For purchasing songs, MySpace Music has an exclusive agreement with Amazon's MP3 store, but it also aims to be broadly open and agnostic by supporting a variety of media player software and portable music devices. All songs purchased will be free of digital locks.

An area where MySpace Music falls short is in mobile devices, where the service appears only in the form of purchased songs. If MySpace came out with a mobile version of the service that offered free streaming, it would seriously hurt fee-based subscription services from Napster and Rhapsody and become an even mightier competitor.

"In terms of what MySpace is delivering, they've done a great job of serving all of that up," said Russ Crupnick, vice president and senior industry analyst at NPD Entertainment, in an interview.

MySpace Music should be very compelling for consumers, since it requires no financial commitment via mandatory purchases or subscriptions, he said. It offers a tremendous song catalogue with no listening limits, plus the chance to discover new music via the site's social-networking capabilities.

Still, the limited portability of the service is a definitive negative. "Consumers really want to own and hold and transfer and use their music everywhere: at the gym, the beach, their computer, their car," he said. "It's the ownership and portability that will represent the biggest challenge."

Steve Pearman, senior vice president of product strategy for MySpace, said a mobile version of the service is definitely on the horizon, but that licensing and user experience issues need to get worked out.

"How far you can go into mobile is an incredibly blue-sky space. It's one you'll definitely see MySpace Music go into," Pearman said in an interview.

Before the labels allow MySpace Music to provide free mobile streaming, the joint venture will have to generate enough advertising revenue to justify the move, which would eat into subscription fees and sales of digital tracks, Crupnick said.

"If you give people full access to the songs via the computer and mobile devices, how do all the stakeholders get paid? I don't think there's enough ad revenue today to compensate for all the hundreds of millions of dollars that would be put at risk," Crupnick said.

Gartner analyst Mike McGuire also believes that before MySpace moves on to think about a mobile music service, it must prove that the PC-based service is sustainable via its main revenue driver, ads, as well as its other revenue sources. Those initially include song and ringtone purchases, and sales of tickets and merchandise will be brought into the mix later.

"What remains to be seen is whether the ad revenue over the next year or two can deliver something compelling," McGuire said in an interview.
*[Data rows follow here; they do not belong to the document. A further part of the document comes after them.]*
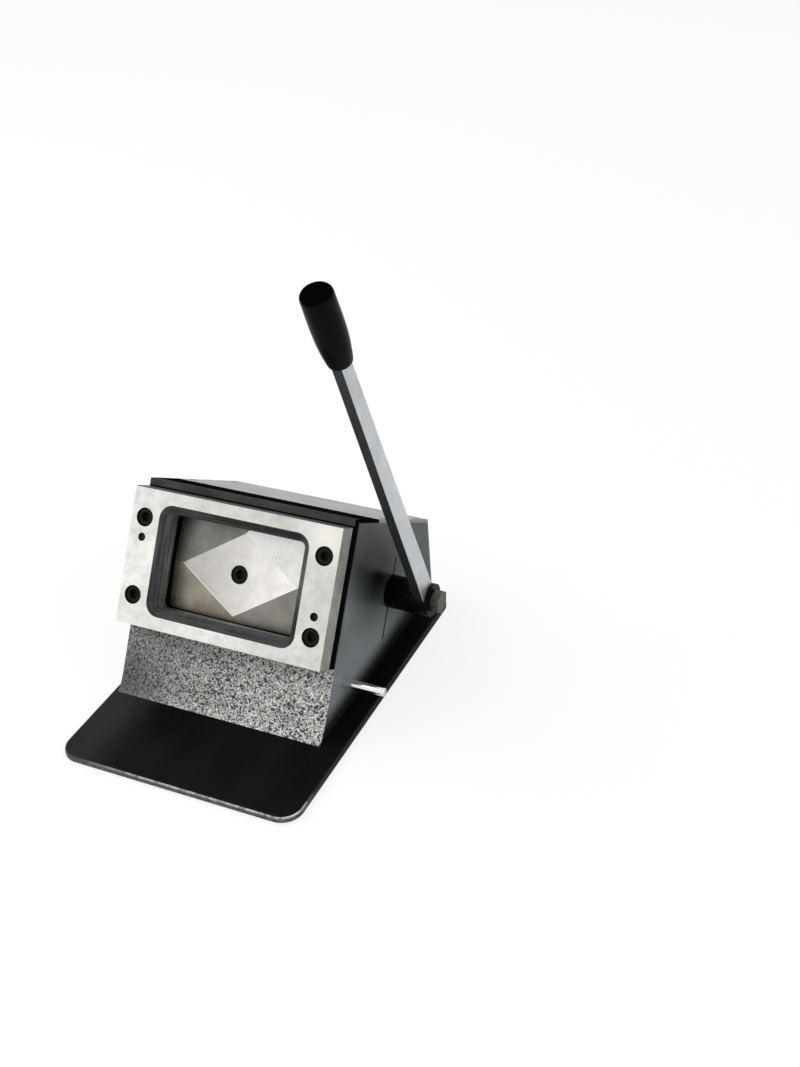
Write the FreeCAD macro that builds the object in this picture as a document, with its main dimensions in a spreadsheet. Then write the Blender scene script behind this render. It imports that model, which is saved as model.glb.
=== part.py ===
"""Bench cutter for plastic cards: a die plate leans back on a steel body, a hand lever turns an
eccentric that pushes a card-sized punch forward through the die, and the card slides down the chute.

World frame: X to the lever side, Y to the rear, Z up, origin in the middle of the base's underside.
Press frame: x along the die plate, y up its face, z straight out of it, origin at its lower front edge."""
import FreeCAD, Part
import math
import os

import Sketcher

Vector = FreeCAD.Vector
X_AXIS = Vector(1, 0, 0)
Y_AXIS = Vector(0, 1, 0)

# Driving dimensions, in millimetres and degrees.
SIZES = {
    # card and running fits
    "card_width": 85.6,
    "card_height": 54.0,
    "card_corner": 3.18,
    "die_clearance": 0.03,
    "guide_clearance": 0.05,
    "slide_clearance": 0.05,
    "shaft_clearance": 0.03,
    "side_gap": 0.3,
    # base plate and rubber mat
    "base_side_margin": 8.5,
    "base_rear_margin": 0.4,
    "base_thickness": 4.0,
    "base_corner": 12.0,
    "base_edge": 2.0,
    "mat_thickness": 1.0,
    "mat_inset": 3.0,
    # where the press stands on the base
    "lean": 32.0,
    "body_offset": 5.0,
    "die_setback": 66.6,
    "die_rise": 44.9,
    # body
    "body_side_margin": 0.5,
    "body_rise": 2.6,
    "body_depth": 144.0,
    "wall_thickness": 6.0,
    "block_thickness": 20.0,
    "cover_thickness": 2.0,
    "strip_length": 26.0,
    "slit_low": 13.0,
    "slit_high": 61.0,
    "slit_width": 0.9,
    "tie_section": 15.0,
    "front_tie_setback": 30.0,
    "rear_tie_inset": 22.0,
    "flare_start": 31.5,
    "flare_radius": 36.0,
    "chute_thickness": 1.2,
    "screw_inset": 3.2,
    "cover_screw_inset": 12.0,
    "strip_screw_inset": 21.5,
    # die plate, slot and guide plate
    "die_side_margin": 23.2,
    "die_end_margin": 12.5,
    "die_thickness": 12.0,
    "window_chamfer": 5.0,
    "slot_gap": 1.6,
    "slot_side_margin": 6.2,
    "spacer_inset": 1.0,
    "spacer_drop": 3.0,
    "stop_height": 7.0,
    "guide_thickness": 4.8,
    "die_screw_inset": 8.7,
    "die_screw_end_inset": 17.1,
    "dowel_lift": 11.0,
    "dowel_radius": 2.4,
    "dowel_recess": 2.0,
    # punch and ram
    "punch_recess": 2.0,
    "punch_thickness": 24.0,
    "diamond_half_width": 36.8,
    "diamond_half_height": 23.6,
    "facet_drop": 2.0,
    "shallow_facet_drop": 0.6,
    "punch_screw_seat": 6.6,
    "punch_dowel_inset": 10.0,
    "pad_screw_inset": 5.0,
    "ram_gap": 0.6,
    "ram_side_margin": 7.5,
    "ram_end_margin": 9.0,
    "neck_side_inset": 7.8,
    "neck_end_inset": 7.0,
    "pad_width": 40.0,
    "pad_height": 34.0,
    "pad_thickness": 4.0,
    "pad_sink": 1.0,
    "rod_radius": 4.0,
    "rod_side_margin": 8.7,
    "rod_pitch": 32.0,
    "rod_seat": 16.0,
    "rod_tail": 3.0,
    "bush_wall": 2.0,
    "spring_pocket_radius": 6.5,
    "spring_pocket": 4.0,
    "spring_coil_radius": 5.2,
    "spring_wire_radius": 0.6,
    "spring_turns": 6.0,
    "spring_gap": 0.2,
    "ram_pocket": 5.0,
    # shaft, eccentric and lever
    "shaft_depth": 78.4,
    "shaft_lift": 1.6,
    "shaft_radius": 7.0,
    "eccentric_radius": 19.0,
    "eccentric_offset": 8.45,
    "eccentric_width": 30.0,
    "eccentric_gap": 0.5,
    "key_width": 5.0,
    "key_height": 5.0,
    "key_seat": 2.7,
    "bush_radius": 9.0,
    "flange_radius": 11.5,
    "flange_thickness": 2.0,
    "collar_radius": 12.5,
    "collar_length": 8.0,
    "grub_length": 5.0,
    "lever_lean": 21.3,
    "lever_swing": 76.5,
    "hub_radius": 9.8,
    "hub_length": 27.2,
    "hub_cap": 2.0,
    "bar_thickness": 6.0,
    "bar_width": 13.5,
    "bar_top_width": 9.5,
    "bar_tail": 7.0,
    "bar_length": 229.0,
    "grip_cover": 24.5,
    "grip_length": 45.0,
    "grip_radius": 8.5,
    "grip_top_radius": 8.2,
    "grip_end_radius": 6.4,
    "grip_swell": 15.0,
    "grip_edge": 1.0,
    "stop_pin_radius": 2.5,
    "stop_pin_drop": 8.7,
    "stop_pin_depth": 32.5,
    "stop_pin_reach": 25.8,
    "stop_pin_chamfer": 0.5,
    # fasteners
    "m3_shank_radius": 1.5,
    "m3_head_radius": 2.8,
    "m3_head_height": 1.6,
    "m3_key": 2.0,
    "m4_shank_radius": 2.0,
    "m4_head_radius": 3.7,
    "m4_head_height": 2.0,
    "m4_key": 2.5,
    "m5_shank_radius": 2.5,
    "m5_key": 2.5,
    "m6_shank_radius": 3.0,
    "m6_head_radius": 5.0,
    "m6_head_height": 6.0,
    "m6_key": 5.0,
    "m8_shank_radius": 4.0,
    "m8_head_height": 5.3,
    "m8_across_flats": 13.0,
    "head_room": 0.4,
    "head_sink": 0.8,
    "die_screw_reach": 8.4,
    "punch_screw_length": 28.0,
    "cover_screw_length": 8.0,
    "strip_screw_length": 12.0,
    "pad_screw_length": 10.0,
    "base_screw_length": 14.0,
    "hub_bolt_length": 26.0,
    "dowel_seat": 7.0,
    "punch_dowel_radius": 2.5,
    "punch_dowel_seat": 8.0,
}


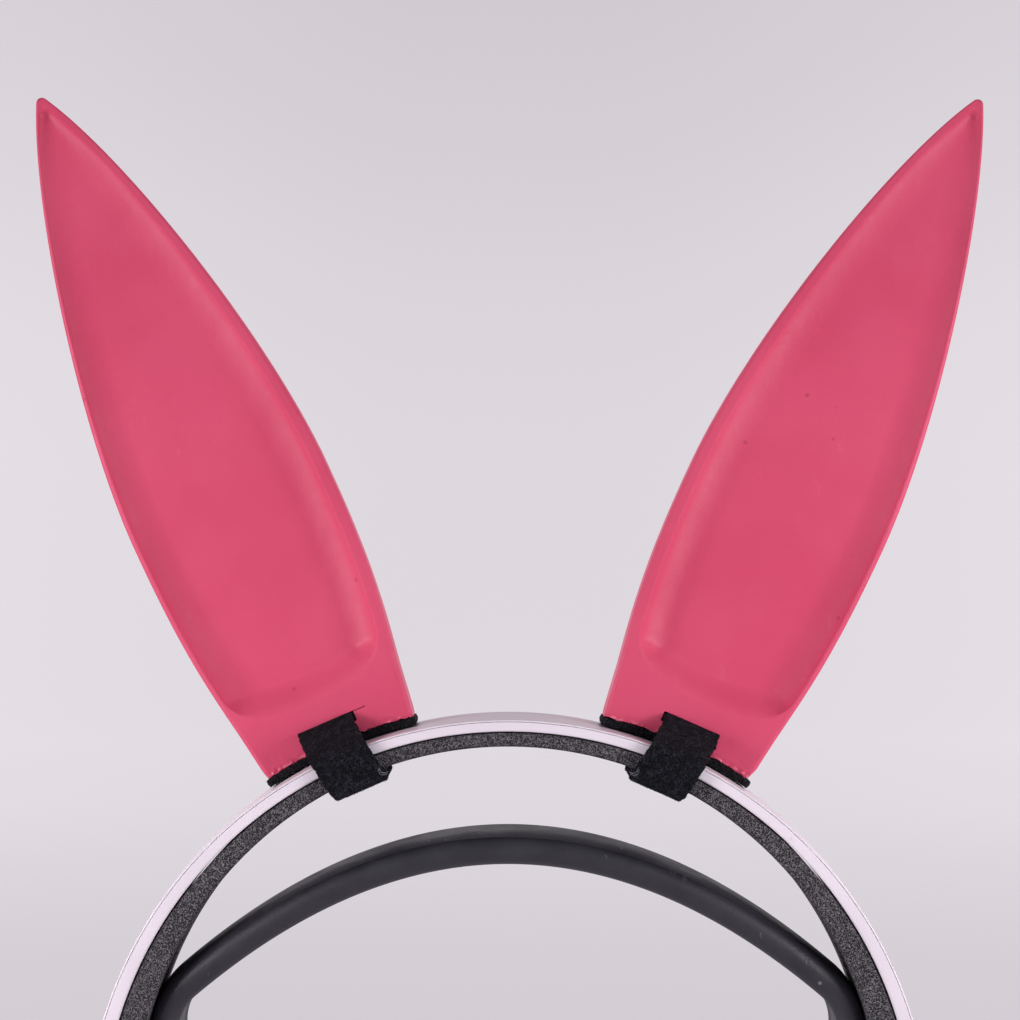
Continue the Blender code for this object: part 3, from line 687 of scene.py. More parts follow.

To accomplish that, the service has to be embraced by a critical mass of MySpace members.

Still, MySpace Music has the potential to shake things up. "Given their scale and some of the advertisers they signed on, and the link to the Amazon store, it'll be a very interesting addition to the online music market," McGuire said.

In a blog posting, Jupiter Research analyst David Card said MySpace Music could blend the discovery of music, the listening experience and the purchasing environment, and thus fulfill a key promise of online music.

"That's a good vision, right? Too bad there hasn't been any proven demand for it. Perhaps MySpace will tap that hidden demand -- they're in a very good position to do so," Card wrote.